Comparatively, vi does *exactly* what you want, almost as you think it.

6 - Lego Blocks Are Easy and Fun

Also, you take the elements humans already understand and they can use them to build complex tasks, just like a child playing with Lego. In a paint/drawing program like the GIMP or Inkscape, you have basic elements–brushes, type, boxes, circles, etc. But by keeping the elements simple and fine-grained, we can do all sorts of things with them. Ditto for Excel.

Another common thing is languages. The vi editor works based on a very simple atomic language. Want to move forward a word? “w”. End of line? “$”. Delete a word? “dw.” Delete to the end of the line? “d$”. Language is built into the human brain, so it’s part of how we think. Knowing what “$” means isn’t intuitive, but once you get the idea, the interface directly follows your thought patterns.

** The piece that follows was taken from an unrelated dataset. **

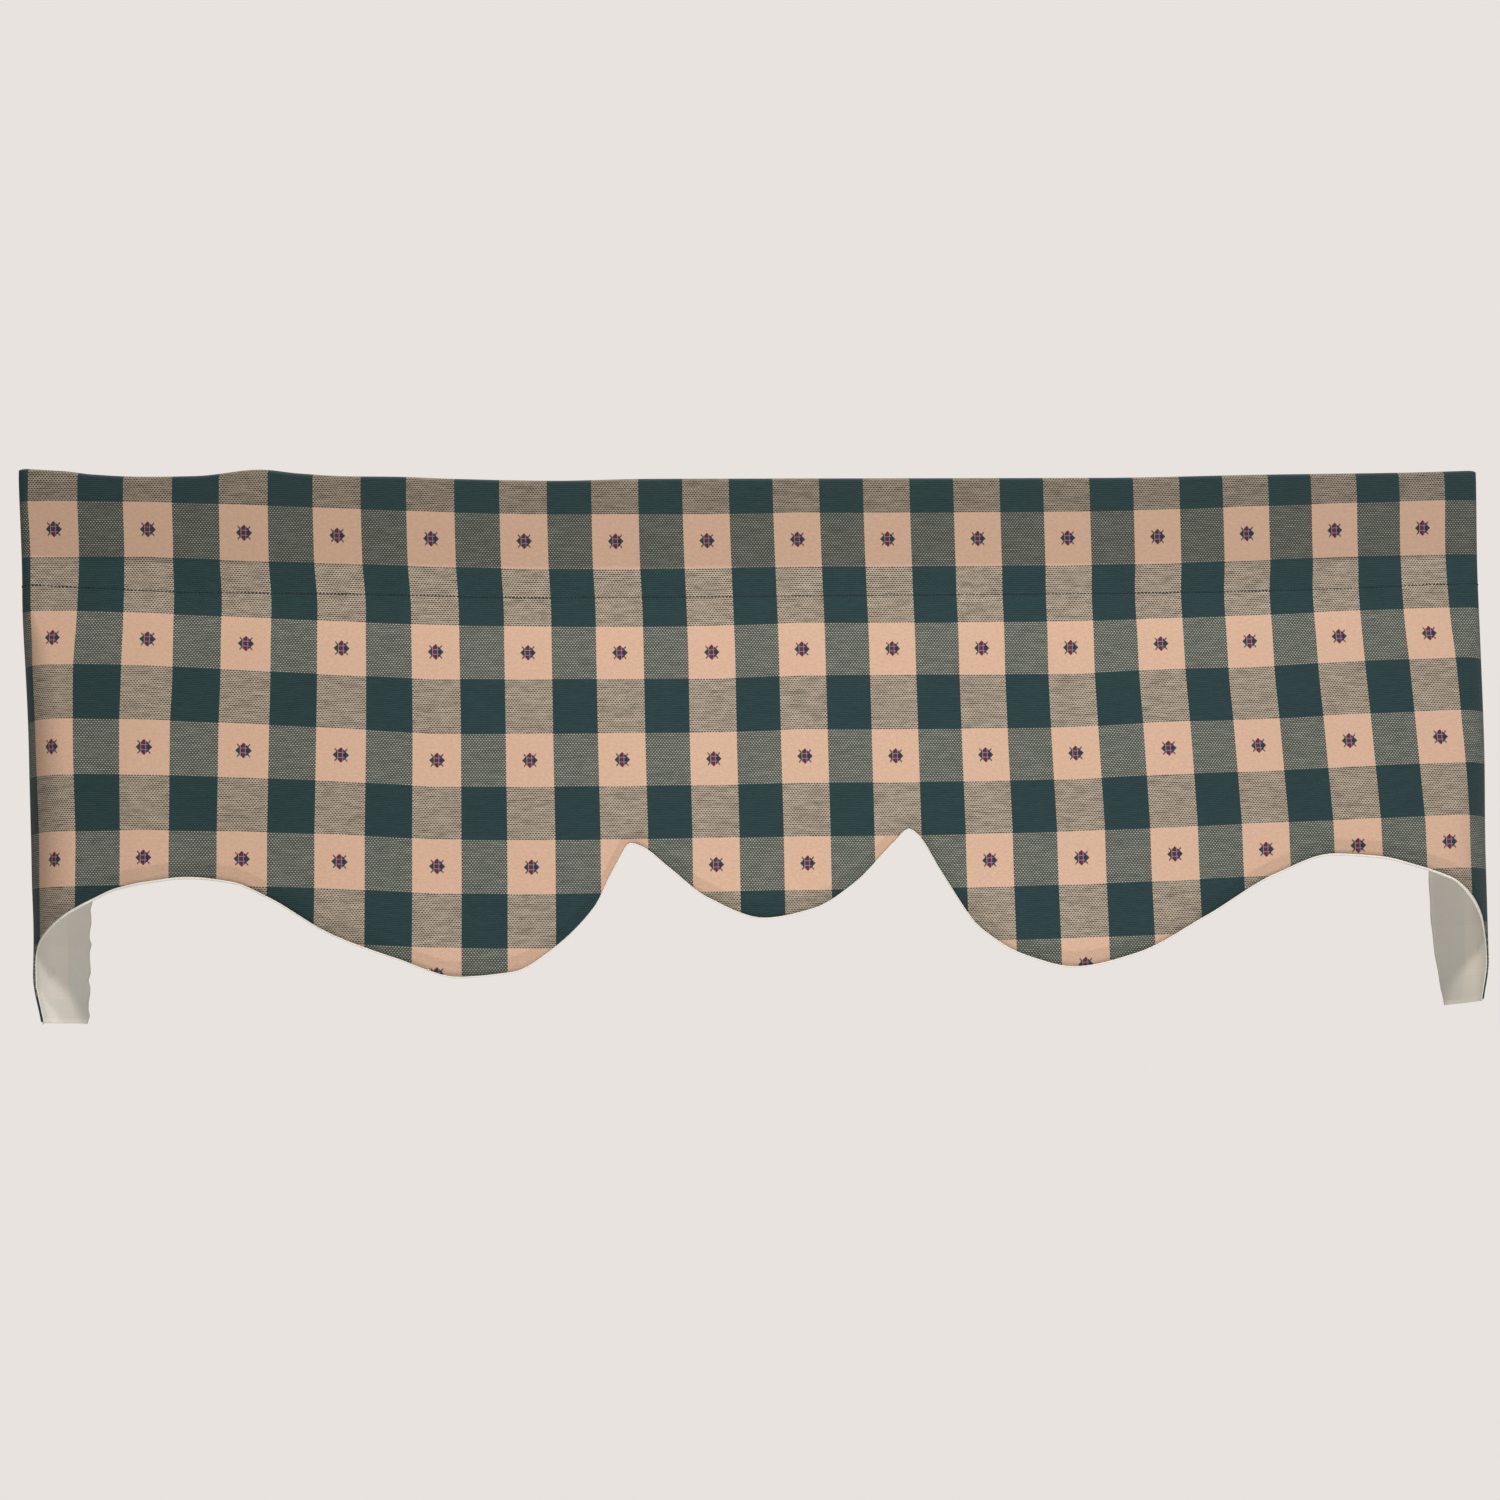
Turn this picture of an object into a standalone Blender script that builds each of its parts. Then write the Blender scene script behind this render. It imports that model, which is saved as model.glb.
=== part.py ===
"""Window valance: a shaped and lined cloth panel that hangs from a flat curtain rod.

The woven check cloth runs across the front and back along both returns to the wall. Its top edge
turns over the rod and comes down behind it, where one line of stitches closes the rod pocket and
catches the lining. The lower edge is cut in scallops and sewn to the lining.

Frame: metres, +Z up, the front of the valance faces -Y and the wall is at +Y. The origin is the
middle of the top edge, on the crest of the fold, so the outer face of the front is half a pocket
in front of it. A drop is a distance below the origin, and an inset a distance behind the outer face.
"""

import math

import bmesh
import bpy
import numpy as np

# Driving sizes
RETURN_DEPTH = 0.114
CLOTH_THICKNESS = 0.0012
LINING_THICKNESS = 0.0010
GAP = 0.0003
LINING_SHOWS = 0.0012

# The rod pocket, from the top fold to the line of stitches
POCKET_HEIGHT = 0.102
POCKET_DEPTH = 0.0170
FOLD_RISE = 0.0060
ROD_FOOT_ABOVE_STITCH = 0.026
SEAM_TAIL = 0.010
STITCH_RECESS = 0.0030
RECESS_REACH = 0.045

# No corner of the cloth is turned more sharply than this
INNER_RADIUS = 0.003

# How far apart the columns and rows of the meshes lie
COLUMN_STEP = 0.022
FALL_ROWS = 7
POCKET_ROWS = 3
FOLD_STEPS = 4

# Plan of each side, whose corner is creased by the rod at the top and opens out in the fall:
# drop, the corner's distance from the middle, its radius, and the rear edge's distance
LEFT_PLAN = (
    (0.000, 0.6436, 0.008, 0.6400), (0.098, 0.6400, 0.010, 0.6375), (0.150, 0.6433, 0.030, 0.6300),
    (0.240, 0.6430, 0.045, 0.6190), (0.335, 0.6412, 0.050, 0.6140), (0.400, 0.6388, 0.050, 0.6145),
    (0.425, 0.6390, 0.050, 0.6160), (0.465, 0.6318, 0.050, 0.6190),
)
RIGHT_PLAN = (
    (0.000, 0.6410, 0.008, 0.6390), (0.098, 0.6385, 0.009, 0.6380), (0.150, 0.6421, 0.019, 0.6350),
    (0.240, 0.6458, 0.031, 0.6310), (0.340, 0.6495, 0.050, 0.6305), (0.430, 0.6488, 0.052, 0.6370),
    (0.465, 0.6428, 0.052, 0.6405),
)

# Lines across the front: place from the middle, and drop
TOP_LINE = (
    (-0.634, -0.0080), (-0.585, -0.0030), (-0.510, -0.0018), (-0.435, -0.0074), (-0.380, -0.0020),
    (-0.270, 0.0010), (-0.180, 0.0022), (0.000, 0.0000), (0.330, 0.0004), (0.530, -0.0038),
    (0.632, -0.0050),
)
STITCH_LINE = (
    (-0.634, 0.0926), (-0.510, 0.0984), (-0.350, 0.1012), (-0.190, 0.1050), (0.000, 0.1044),
    (0.290, 0.1034), (0.445, 0.1015), (0.634, 0.0965),
)
HEM_LINE = (
    (-0.590, 0.3696), (-0.578, 0.3635), (-0.558, 0.3564), (-0.531, 0.3490), (-0.497, 0.3445),
    (-0.461, 0.3490), (-0.431, 0.3621), (-0.375, 0.3945), (-0.317, 0.4183), (-0.267, 0.4339),
    (-0.222, 0.4299), (-0.187, 0.4121), (-0.151, 0.3731), (-0.125, 0.3238), (-0.107, 0.3219),
    (-0.090, 0.3355), (-0.055, 0.3670), (-0.006, 0.3854), (0.037, 0.3786), (0.073, 0.3582),
    (0.107, 0.3221), (0.121, 0.3101), (0.131, 0.3154), (0.159, 0.3650), (0.181, 0.3961),
    (0.220, 0.4218), (0.262, 0.4318), (0.314, 0.4214), (0.378, 0.3910), (0.443, 0.3541),
    (0.496, 0.3367), (0.539, 0.3394), (0.565, 0.3461), (0.588, 0.3533), (0.598, 0.3577),
)
# Round each corner: part of its turn, and drop. The front edge of the return is steep
LEFT_CORNER_HEM = (
    (0.00, 0.3696), (0.05, 0.3722), (0.14, 0.3777), (0.25, 0.3850), (0.36, 0.3928), (0.46, 0.3998),
    (0.54, 0.4075), (0.60, 0.4645), (0.73, 0.4655), (0.86, 0.4656), (1.00, 0.4656),
)
RIGHT_CORNER_HEM = (
    (0.00, 0.3577), (0.05, 0.3603), (0.14, 0.3666), (0.26, 0.3768), (0.37, 0.3888), (0.46, 0.4003),
    (0.52, 0.4090), (0.58, 0.4220), (0.62, 0.4400), (0.67, 0.4570), (0.72, 0.4649), (0.86, 0.4662),
    (1.00, 0.4670),
)
# The drop of each return's lower edge at the wall, and the columns from there to its corner
LEFT_REAR_HEM, RIGHT_REAR_HEM = 0.4658, 0.4690
RETURN_COLUMNS = 4

# Soft waves of the hanging cloth: size, half waves from the middle to a corner, and start angle
FRONT_HALF = 0.635
WAVES = ((0.0022, 2.6, 0.4), (0.0013, 5.3, 1.9))
WAVES_GROW_OVER = 0.16
# The lobes of the scallops swing forward over this fall, and the front is flat near its corners
LOBE_FLARE = 0.004
FLARE_DROP, FLARE_FALL = 0.34, 0.09
FLAT_FROM, FLAT_REACH = 0.49, 0.09
RETURN_WAVE = 0.0016
RETURN_WAVE_LENGTH = 0.16


def clear_scene():
    for old in list(bpy.data.objects):
        bpy.data.objects.remove(old, do_unlink=True)


def smooth_values(table, at):
    """Each value column of a table at a place, on a smooth curve through its rows.

    The slope at a row is the harmonic mean of the slopes either side of it, and level at a peak,
    so the curve never swings past its rows.
    """
    rows = np.array(table, float)
    places, values = rows[:, 0], rows[:, 1:]
    steps = np.diff(values, axis=0) / np.diff(places)[:, None]
    before, after = steps[:-1], steps[1:]
    slopes = np.zeros_like(values)
    rising_on = before * after > 0
    slopes[1:-1][rising_on] = (2 * before * after)[rising_on] / (before + after)[rising_on]
    slopes[0], slopes[-1] = steps[0], steps[-1]
    at = min(max(at, places[0]), places[-1])
    i = min(int(np.searchsorted(places, at, side="right")) - 1, len(places) - 2)
    span = places[i + 1] - places[i]
    t = (at - places[i]) / span
    return (
        (1 + 2 * t) * (1 - t) ** 2 * values[i]
        + t * (1 - t) ** 2 * span * slopes[i]
        + t * t * (3 - 2 * t) * values[i + 1]
        - t * t * (1 - t) * span * slopes[i + 1]
    )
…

Google does this well with Gmail. It’s a little harder because it’s web-based, but they have “gi” to go back to the inbox, for example. The “g” is a verb meaning “go to” and of course “i” represents the inbox. Simple language.

Conclusion

  1. Be a tool. Mostly this means sticking to a set of functions that naturally go well together, and focusing on doing one function well rather than adding new functionality.
  2. Work the way we think. How do people think about the problem domain? What is the simplest, pen-and-paper, old-school approach? How can you work the same way, only better?